In 1851 Flaubert returned to Croisset and there he would stay, except for spending some winters in Paris. Unlike his friend Du Camp, Flaubert’s family was not extremely rich; they were merely well-off: He and his brother, like other children of the haute bourgeoisie, were expected to enter professions. He could never have afforded living full-time in Paris without being a lawyer, or writing quickly and prolifically for money, two things he refused to do.
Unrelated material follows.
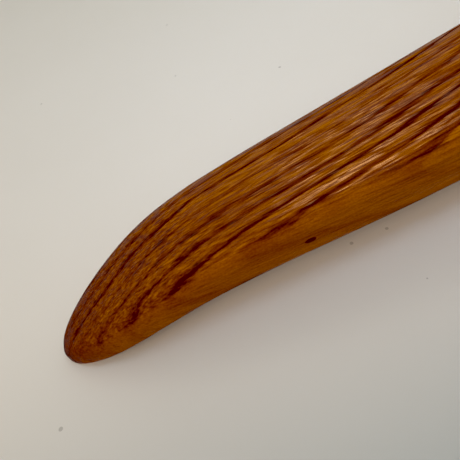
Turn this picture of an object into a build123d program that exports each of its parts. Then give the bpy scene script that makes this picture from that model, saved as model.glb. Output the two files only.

But even though he would be thirty-five before Madame Bovary was published, Flaubert hadn’t wasted his time before starting the novel. Everything he would go on to publish was begun during his late teens and twenties; he remained incredibly faithful to his young self. His Dictionary of Received Ideas, a hilarious compendium of bourgeois truisms published after his death, was an extension of an alter-ego called le garçon that he created with a high-school friend; “the boy” spoke exclusively in clichés. As Steegmuller notes, “More consciously and more exclusively than most novelists, he used the feelings and experiences of his early years as the basis of his creations” (Intimate Notebook, p. 10).

Flaubert made up very little. Beginning with Madame Bovary, he became a prodigious appropriationist and researcher, a habit that would metastasize with time. He confessed to taking notes on 1,500 books in preparation for Bouvard and Pécuchet, his last published novel.